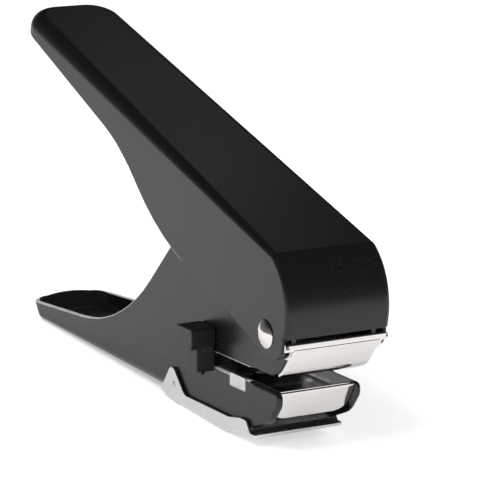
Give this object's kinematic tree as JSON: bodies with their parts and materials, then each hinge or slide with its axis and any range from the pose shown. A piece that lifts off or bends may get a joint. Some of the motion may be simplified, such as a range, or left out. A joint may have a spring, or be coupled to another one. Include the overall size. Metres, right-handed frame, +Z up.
{
  "type": "id card slot punch",
  "caption": "Hand-lever punch that cuts a round-ended slot near a card's edge, with a sliding depth stop and a hinged chip tray.",
  "frame": {"origin": "centre of the chip tray's flat underside, on the punch's middle plane", "axes": "+X to the mouth of the throat, +Y to the side away from the knob, +Z up"},
  "size_m": [0.182, 0.0418, 0.1047],
  "materials": {
    "black_paint": "satin",
    "chrome": "polished",
    "steel": "ground",
    "spring_steel": "drawn",
    "black_plastic": "matte"
  },
  "bodies": {
    "body": {"body_shell": "black_paint", "upper_nose_plate": "chrome", "lower_nose_plate": "chrome", "die_block": "steel", "die_rivets": "steel", "stripper_plate": "steel", "punch_guide": "steel", "guide_rivets": "steel", "spring_seat": "steel", "return_spring": "spring_steel", "stop_pin": "steel"},
    "lever": {"lever_shell": "black_paint", "drive_arm": "steel", "pivot_pin": "chrome", "pivot_washers": "steel", "pivot_sleeve": "steel", "drive_pin": "steel"},
    "punch": {"punch_blade": "steel", "punch_holder": "steel", "punch_dowels": "steel"},
    "tray": {"chip_tray": "chrome"},
    "depth_stop": {"depth_stop_bar": "steel", "depth_stop_knob": "black_plastic", "depth_stop_cap": "black_plastic", "depth_stop_screw": "steel"}
  },
  "joints": [
    {"name": "lever_hinge", "type": "hinge", "parent": "body", "child": "lever", "pos_m": [0.04187, 0, 0.03799], "axis": [0, -1, 0], "range_deg": [0, 16.5], "stiffness_Nm_per_rad": 3, "springref_deg": -8.59, "deforming": ["return_spring"]},
    {"name": "punch_slide", "type": "slide", "parent": "body", "child": "punch", "axis": [0.0523, 0, -0.9986], "range_m": [0, 0.0065]},
    {"name": "tray_hinge", "type": "hinge", "parent": "body", "child": "tray", "pos_m": [-0.01704, 0, 0.00597], "axis": [0, 1, 0], "range_deg": [0, 60]},
    {"name": "depth_stop_slide", "type": "slide", "parent": "body", "child": "depth_stop", "axis": [0.9986, 0, 0.0523], "range_m": [0, 0.008]}
  ],
  "couplings": [
    {"joint": "punch_slide", "follows": "lever_hinge", "m_per_rad": 0.02233}
  ]
}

DO THIS:
Output the full listing exactly as it stands.

EXERCISE RESPONSE:
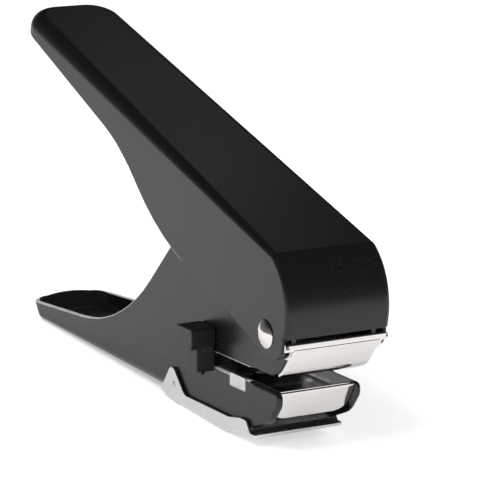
Give this object's kinematic tree as JSON: bodies with their parts and materials, then each hinge or slide with its axis and any range from the pose shown. A piece that lifts off or bends may get a joint. Some of the motion may be simplified, such as a range, or left out. A joint may have a spring, or be coupled to another one. Include the overall size. Metres, right-handed frame, +Z up.
{
  "type": "id card slot punch",
  "caption": "Hand-lever punch that cuts a round-ended slot near a card's edge, with a sliding depth stop and a hinged chip tray.",
  "frame": {"origin": "centre of the chip tray's flat underside, on the punch's middle plane", "axes": "+X to the mouth of the throat, +Y to the side away from the knob, +Z up"},
  "size_m": [0.182, 0.0418, 0.1047],
  "materials": {
    "black_paint": "satin",
    "chrome": "polished",
    "steel": "ground",
    "spring_steel": "drawn",
    "black_plastic": "matte"
  },
  "bodies": {
    "body": {"body_shell": "black_paint", "upper_nose_plate": "chrome", "lower_nose_plate": "chrome", "die_block": "steel", "die_rivets": "steel", "stripper_plate": "steel", "punch_guide": "steel", "guide_rivets": "steel", "spring_seat": "steel", "return_spring": "spring_steel", "stop_pin": "steel"},
    "lever": {"lever_shell": "black_paint", "drive_arm": "steel", "pivot_pin": "chrome", "pivot_washers": "steel", "pivot_sleeve": "steel", "drive_pin": "steel"},
    "punch": {"punch_blade": "steel", "punch_holder": "steel", "punch_dowels": "steel"},
    "tray": {"chip_tray": "chrome"},
    "depth_stop": {"depth_stop_bar": "steel", "depth_stop_knob": "black_plastic", "depth_stop_cap": "black_plastic", "depth_stop_screw": "steel"}
  },
  "joints": [
    {"name": "lever_hinge", "type": "hinge", "parent": "body", "child": "lever", "pos_m": [0.04187, 0, 0.03799], "axis": [0, -1, 0], "range_deg": [0, 16.5], "stiffness_Nm_per_rad": 3, "springref_deg": -8.59, "deforming": ["return_spring"]},
    {"name": "punch_slide", "type": "slide", "parent": "body", "child": "punch", "axis": [0.0523, 0, -0.9986], "range_m": [0, 0.0065]},
    {"name": "tray_hinge", "type": "hinge", "parent": "body", "child": "tray", "pos_m": [-0.01704, 0, 0.00597], "axis": [0, 1, 0], "range_deg": [0, 60]},
    {"name": "depth_stop_slide", "type": "slide", "parent": "body", "child": "depth_stop", "axis": [0.9986, 0, 0.0523], "range_m": [0, 0.008]}
  ],
  "couplings": [
    {"joint": "punch_slide", "follows": "lever_hinge", "m_per_rad": 0.02233}
  ]
}